Alessandro Preziosi torna a Messina – dal 22 al 24 gennaio – con “Vincent Van Gogh, l’odore assordante del bianco”. L’appuntamento è al Teatro Vittorio Emanuele.
Alessandro Preziosi interpreta Vincent Van Gogh
L’attore napoletano sarà il famoso pittore olandese in “Vincent Van Gogh, l’odore assordante del bianco” di Stefano Massini, per la regia di Alessandro Maggi. Sul palco anche Francesco Biscione, Massimo Nicolini, Roberto Manzi, Leonardo Sbragia e Antonio Bandiera. Una produzione Khora e TSA Teatro Stabile D’Abruzzo.
Lo spettacolo ambientato nel 1889 è una sorta di thriller psicologico che indaga la creatività artistica compressa nel temporaneo isolamento di Vincent Van Gogh.
Il testo vincitore del Premio Tondelli a Riccione Teatro 2005, offre considerevoli opportunità di riflessione sul rapporto tra le arti e sul ruolo dell’artista nella società contemporanea.
Previsti tre spettacoli: mercoledì e giovedì alle 21.00 e venerdì alle 17.30.
Note di regia
Sospensione, labilità, confine. Sono questi i luoghi, accidentati e mobili, suggeriti dalla traiettoria, indotti dallo scavo. Soggetti interni di difficile identificazione, collocati nel complesso meccanismo dell’organicità della mente umana. Offerti e denudati dalla puntuale dinamicità e dalla concretezza del testo, aprono strade a potenziali orizzonti di ricerca. La scrittura di Massini, limpida, squisitamente intrinseca e tagliente, nella sua galoppante tensione narrativa, offre evidentemente la possibilità di questa indagine.
Il serrato e tuttavia andante dialogo tra Van Gogh – internato nel manicomio di Saint Paul de Manson – e suo fratello Theo, propone non soltanto un oggettivo grandangolo sulla vicenda umana dell’artista, ma piuttosto ne rivela uno stadio sommerso.
Van Gogh, assoggettato e fortuitamente piegato dalla sua stessa dinamica cerebrale incarnata da Alessandro Preziosi, si lascia vivere già presente al suo disturbo. È nella stanza di un manicomio che ci appare. Nella devastante neutralità di un vuoto. E dunque, è nel dato di fatto che si rivela e si indaga la sua disperazione. Il suo ragionato tentativo di sfuggire all’immutabilità del tempo, all’assenza di colore alla quale è costretto, a quell’irrimediabile strepito perenne di cui è vittima cosciente, all’interno come all’esterno del granitico “castello bianco” e soprattutto al costante dubbio sull’esatta collocazione e consistenza della realtà.
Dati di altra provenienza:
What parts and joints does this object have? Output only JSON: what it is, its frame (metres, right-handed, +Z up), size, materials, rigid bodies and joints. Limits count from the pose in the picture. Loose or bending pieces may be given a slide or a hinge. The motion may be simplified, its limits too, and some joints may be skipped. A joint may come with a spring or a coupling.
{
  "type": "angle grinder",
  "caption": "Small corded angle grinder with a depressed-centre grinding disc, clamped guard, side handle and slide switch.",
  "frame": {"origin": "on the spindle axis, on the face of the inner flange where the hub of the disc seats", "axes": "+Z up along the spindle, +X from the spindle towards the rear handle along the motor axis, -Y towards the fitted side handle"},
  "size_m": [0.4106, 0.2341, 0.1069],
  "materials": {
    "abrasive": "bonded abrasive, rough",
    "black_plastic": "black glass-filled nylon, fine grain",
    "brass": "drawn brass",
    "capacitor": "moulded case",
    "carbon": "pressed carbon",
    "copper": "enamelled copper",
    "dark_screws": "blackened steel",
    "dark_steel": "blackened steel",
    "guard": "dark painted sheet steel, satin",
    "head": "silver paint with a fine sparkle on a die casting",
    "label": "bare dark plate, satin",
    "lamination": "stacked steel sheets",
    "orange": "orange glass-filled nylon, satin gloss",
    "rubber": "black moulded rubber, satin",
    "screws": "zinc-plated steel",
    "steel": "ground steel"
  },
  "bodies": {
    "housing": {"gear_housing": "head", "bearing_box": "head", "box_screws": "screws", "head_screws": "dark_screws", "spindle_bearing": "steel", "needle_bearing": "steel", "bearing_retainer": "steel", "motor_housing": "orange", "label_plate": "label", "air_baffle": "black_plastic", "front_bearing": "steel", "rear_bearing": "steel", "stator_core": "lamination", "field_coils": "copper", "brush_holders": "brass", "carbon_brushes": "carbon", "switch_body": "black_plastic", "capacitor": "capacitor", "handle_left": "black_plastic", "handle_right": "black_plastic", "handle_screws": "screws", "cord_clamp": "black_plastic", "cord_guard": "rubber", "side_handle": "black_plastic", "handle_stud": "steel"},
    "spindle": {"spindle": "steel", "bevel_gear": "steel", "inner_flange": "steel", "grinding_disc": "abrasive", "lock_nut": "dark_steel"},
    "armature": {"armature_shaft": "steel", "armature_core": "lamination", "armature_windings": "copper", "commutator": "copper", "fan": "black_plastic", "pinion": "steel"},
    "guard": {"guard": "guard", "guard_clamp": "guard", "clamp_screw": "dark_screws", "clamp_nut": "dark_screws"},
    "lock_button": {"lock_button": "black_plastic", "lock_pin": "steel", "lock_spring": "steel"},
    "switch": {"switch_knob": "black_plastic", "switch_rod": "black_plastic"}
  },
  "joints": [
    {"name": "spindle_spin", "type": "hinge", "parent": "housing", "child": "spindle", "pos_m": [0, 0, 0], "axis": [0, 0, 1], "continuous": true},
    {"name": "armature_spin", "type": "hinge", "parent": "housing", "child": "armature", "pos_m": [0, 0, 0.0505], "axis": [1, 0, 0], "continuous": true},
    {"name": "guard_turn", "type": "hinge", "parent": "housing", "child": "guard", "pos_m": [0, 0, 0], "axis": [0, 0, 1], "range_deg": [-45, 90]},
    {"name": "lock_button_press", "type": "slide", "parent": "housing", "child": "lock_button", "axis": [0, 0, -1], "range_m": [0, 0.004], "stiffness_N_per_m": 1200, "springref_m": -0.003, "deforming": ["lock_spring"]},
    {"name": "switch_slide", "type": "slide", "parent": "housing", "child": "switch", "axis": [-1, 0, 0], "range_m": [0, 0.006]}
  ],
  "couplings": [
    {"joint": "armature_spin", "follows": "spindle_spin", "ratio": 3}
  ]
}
La tangente che segue la messinscena resta dunque sospesa tra il senso del reale e il suo esatto opposto.
In una spaccatura in cui domina la sola logica della sinestesia, nella quale ogni senso è plausibilmente contenitore di sensi altri, modulandone infinite variabili, Van Gogh è significante e significato di sé stesso.
Lo scarto emotivo che subisce e da cui è irrimediabilmente dipendente, rappresenta causa ed effetto della sua stessa creazione artistica, non più dissociata dalla singolarità della sua esistenza e lo obbliga a percorrere un sentiero isolato in cui il solo punto fermo resta la plausibilità di un’infinita serie di universi possibili nei quali ogni tangibilità può rappresentare il contrario di ciò che è.